その子の気持ちもわからなくもない。なんでもない人に頻繁に服のことを言われたら「なんでそんなに見てくるの?」と思うし、それを言ってどうするの? とも思う。先輩も服装を褒めればいいものの、それが出来ないシャイな人でもあった。

では、どうすればよかったのか。


まだよくわからない相手とコミュニケーションを取る時は、相手の好きなことや、昨日見たテレビのこと、身の回りの話にすればよかったのではないか。話の種はわざわざ身体にまつわらなくていい。今日は暑いね、とか、寒いね、でも十分だ。

話すことがみつからないなら、無理して話さなくてもいいと思う。関わる時間が多くなれば自然と共通の話題も増えてくるから、その時に話せばいい。

「もう無理です」と半泣きで言ってた後輩も、先輩と一緒に仕事をするようになってからはよく飲みに行っている。会話も仕事の話が増え、先輩も服装のことは持ち出さなくなった。心を開いた後輩は「あの先輩はすごい、尊敬する」と、手のひらを返したかのように変わった。

仕事という共通の話題を通して先輩と後輩の仲は深まり、仕事以外の話も広がる。そうなれば今度は、「今日はいつもと雰囲気違う服だね」なんていう一言が褒め言葉に変わったりするものだ。

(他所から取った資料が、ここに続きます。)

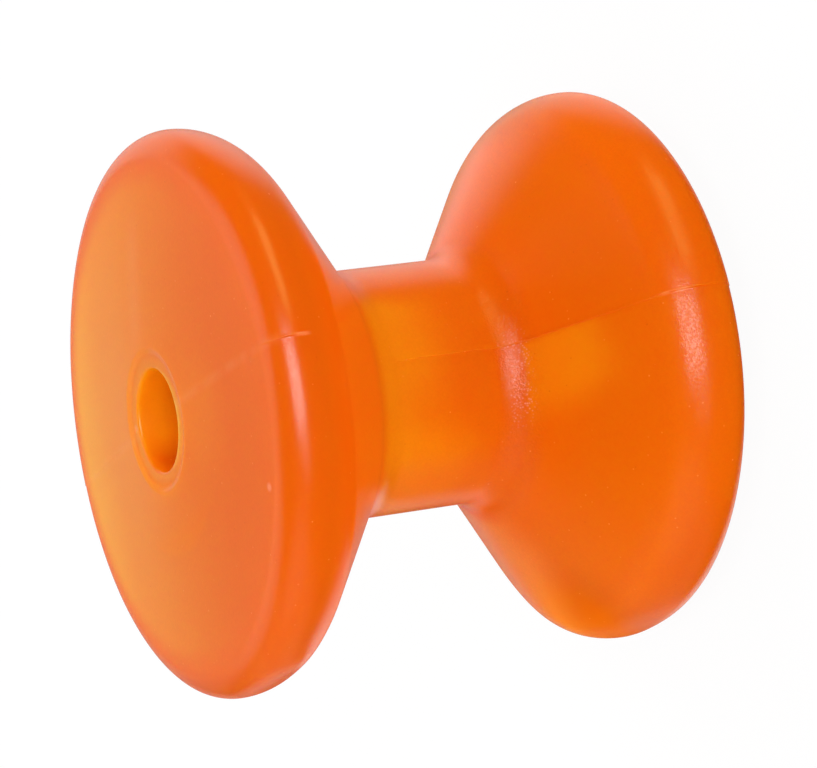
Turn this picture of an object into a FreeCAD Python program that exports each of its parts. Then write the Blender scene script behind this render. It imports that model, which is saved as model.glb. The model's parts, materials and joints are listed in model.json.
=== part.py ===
import FreeCAD, Part
import math
import os

# Bow roller for a boat trailer, moulded in one piece from solid urethane.
# Millimetres and degrees. The axis of the bore is Z, and the roller stands on one end at Z = 0.
# The mould parts in the plane X = 0, so its witness line runs along +Y and -Y.

# Driving dimensions
overall_length = 71.2
flange_diameter = 76.0
barrel_diameter = 33.9
flank_angle = 53.7
junction_radius = 4.0
rim_flank_radius = 8.7
rim_face_radius = 4.4
end_slope = 3.9
bore_diameter = 13.7
mouth_radius = 0.4
hub_recess_diameter = 18.4
hub_recess_depth = 0.35
bead_height = 0.15
bead_width = 0.5
bead_setback = 3.0

# Radii and angles worked out from the driving dimensions
flange_radius = flange_diameter / 2
barrel_radius = barrel_diameter / 2
bore_radius = bore_diameter / 2
recess_radius = hub_recess_diameter / 2
half_length = overall_length / 2
flank = math.radians(flank_angle)
slope = math.radians(end_slope)

# Height of the rim's crest over the middle of the roller: the end face falls from the edge of
# the hub recess at the end_slope, and the rim's outer rounding starts where it ends.
face_edge_radius = flange_radius - rim_face_radius * (1 - math.sin(slope))
face_fall = (face_edge_radius - recess_radius) * math.tan(slope)
crest = half_length - face_fall - rim_face_radius * math.cos(slope)

# Height at which the barrel ends: the flank is a cone, tangent to the rim and to the junction.
rim_foot_radius = flange_radius - rim_flank_radius * (1 - math.cos(flank))
rim_foot = crest - rim_flank_radius * math.sin(flank)
junction_top_radius = barrel_radius + junction_radius * (1 - math.cos(flank))
junction_top = rim_foot - (rim_foot_radius - junction_top_radius) / math.tan(flank)
barrel_end = junction_top - junction_radius * math.sin(flank)


def point(radius, height, side):
    """Point of the section in the plane Y = 0, its height counted from the middle of the roller."""
    return FreeCAD.Vector(radius, 0, half_length + side * height)


def line(start, end):
    return Part.LineSegment(start, end).toShape()


def arc(centre_radius, centre_height, radius, start, end, side):
    """Arc about a centre in the section; its angles are taken from the outward radius."""
    def on_arc(angle):
        out = centre_radius + radius * math.cos(angle)
        up = centre_height + radius * math.sin(angle)
        return point(out, up, side)
    return Part.Arc(on_arc(start), on_arc((start + end) / 2), on_arc(end)).toShape()


def outer_edges(side, growth, inner_radius):
    """Outer line of one half, from the barrel's end over junction, flank and rim and in along
    the end face to inner_radius. All of it is moved out of the material by growth. The centres
    of the rim's two arcs lie at the height of the crest, so the arcs still meet there."""
    junction = arc(barrel_radius + junction_radius, barrel_end, junction_radius - growth,
                   math.pi, math.pi - flank, side)
    flank_rim = arc(flange_radius - rim_flank_radius, crest, rim_flank_radius + growth,
                    -flank, 0, side)
    face_rim = arc(flange_radius - rim_face_radius, crest, rim_face_radius + growth,
                   0, math.pi / 2 - slope, side)
    edge_radius = face_edge_radius + growth * math.sin(slope)
    edge_height = crest + (rim_face_radius + growth) * math.cos(slope)
    inner_height = edge_height + (edge_radius - inner_radius) * math.tan(slope)
    flank_line = line(junction.Vertexes[-1].Point, flank_rim.Vertexes[0].Point)
    face_line = line(face_rim.Vertexes[-1].Point, point(inner_radius, inner_height, side))
    return [junction, flank_line, flank_rim, face_rim, face_line]


def hub_edges(side):
    """Shallow recess round the mouth of the bore, and the mouth's rounded edge."""
    floor = half_length - hub_recess_depth
    lip = point(recess_radius, half_length, side)
    corner = point(recess_radius, floor, side)
    mouth = arc(bore_radius + mouth_radius, floor - mouth_radius, mouth_radius,
                math.pi / 2, math.pi, side)
    return [line(lip, corner), line(corner, mouth.Vertexes[0].Point), mouth]


def closed_face(upper, lower):
    """Face between two halves whose edges both run from the barrel inwards."""
    barrel = line(lower[0].Vertexes[0].Point, upper[0].Vertexes[0].Point)
    inside = line(upper[-1].Vertexes[-1].Point, lower[-1].Vertexes[-1].Point)
    return Part.Face(Part.Wire([barrel] + upper + [inside] + lower[::-1]))


def make_spool():
    """The roller itself: its section turned once round the axis, bore included."""
    upper = outer_edges(1, 0, recess_radius) + hub_edges(1)
    lower = outer_edges(-1, 0, recess_radius) + hub_edges(-1)
    axis = FreeCAD.Vector(0, 0, 1)
    return closed_face(upper, lower).revolve(FreeCAD.Vector(0, 0, 0), axis, 360)


def make_bead(turn):
    """Witness line of the mould along one side: a low bead in the parting plane. It stops short
    of the hub recess, where the end face is still low enough for it to clear the floor."""
    inner_radius = recess_radius + bead_setback
    upper = outer_edges(1, bead_height, inner_radius)
    lower = outer_edges(-1, bead_height, inner_radius)
    bead = closed_face(upper, lower).extrude(FreeCAD.Vector(0, bead_width, 0))
    bead.translate(FreeCAD.Vector(0, -bead_width / 2, 0))
    bead.rotate(FreeCAD.Vector(0, 0, 0), FreeCAD.Vector(0, 0, 1), turn)
    return bead


def make_roller():
    roller = make_spool().fuse([make_bead(90), make_bead(270)])
    return roller.removeSplitter()


os.makedirs("parts", exist_ok=True)
make_roller().exportStep("parts/roller.step")
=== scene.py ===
import json
import math

import bpy
import numpy as np
from mathutils import Matrix, Vector, noise


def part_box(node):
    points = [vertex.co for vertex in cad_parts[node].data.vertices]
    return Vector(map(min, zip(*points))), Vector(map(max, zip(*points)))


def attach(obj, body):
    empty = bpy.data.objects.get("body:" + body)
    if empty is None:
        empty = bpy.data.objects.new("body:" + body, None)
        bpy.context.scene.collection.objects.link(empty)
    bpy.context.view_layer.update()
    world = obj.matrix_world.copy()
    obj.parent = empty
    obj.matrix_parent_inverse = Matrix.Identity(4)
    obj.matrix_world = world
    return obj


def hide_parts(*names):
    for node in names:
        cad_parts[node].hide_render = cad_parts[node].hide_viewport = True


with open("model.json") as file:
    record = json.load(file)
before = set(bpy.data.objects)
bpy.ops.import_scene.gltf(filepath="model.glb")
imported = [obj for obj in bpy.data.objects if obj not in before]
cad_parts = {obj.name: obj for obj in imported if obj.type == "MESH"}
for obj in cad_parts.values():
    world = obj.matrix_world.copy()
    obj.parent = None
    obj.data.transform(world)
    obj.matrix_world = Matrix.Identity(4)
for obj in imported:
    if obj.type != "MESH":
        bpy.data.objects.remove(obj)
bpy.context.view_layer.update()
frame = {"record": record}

# Boat trailer bow roller: one moulding of translucent orange urethane, standing on one end.
# Metres and radians, in the frame of the CAD model: the bore runs along Z, and the mould parts
# in the plane X = 0. Azimuths and elevations are in degrees: azimuth 0 is in front, on the -Y
# side, and 90 is +X.

MM = 0.001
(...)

ちなみにその先輩と私がまだ仲良くなかった時は、私の好きなスラムダンクの話でいつも話しかけてくれたので、話せる時をいつも楽しみにしていた。仕事が一緒になりよく話すようになったあと、私が眉毛よりも短く前髪を切った時があった。先輩はびっくりして2度見し「えーっと……可愛らしくなったね」とコメントに困ってしまったことがある。そんな反応をした先輩が、個人的には結構好きだった。

「今はうかつに『髪の毛切った?』なんて言ったらセクハラ扱いされる時代だからね。嫌になっちゃうよ」なんて、コミュニケーションを怠りがちな人が言う逃げ道じゃないかと思う。どんな話をしたら一緒に楽しくなれるか、考えてみてもいいんじゃないか。

「髪切ったことに気づかないと怒るくせに」という人がいるけれど、髪切った?と聞くと嫌がってくる相手なら、気づかなくても怒らない。大事なことは何を言うかじゃなくて、そこに十分なコミュニケーションと信頼関係があるかどうかだ。

セクハラ報道を流すとくダネを見て、なんだかすごくもやっとしたある日の朝8時。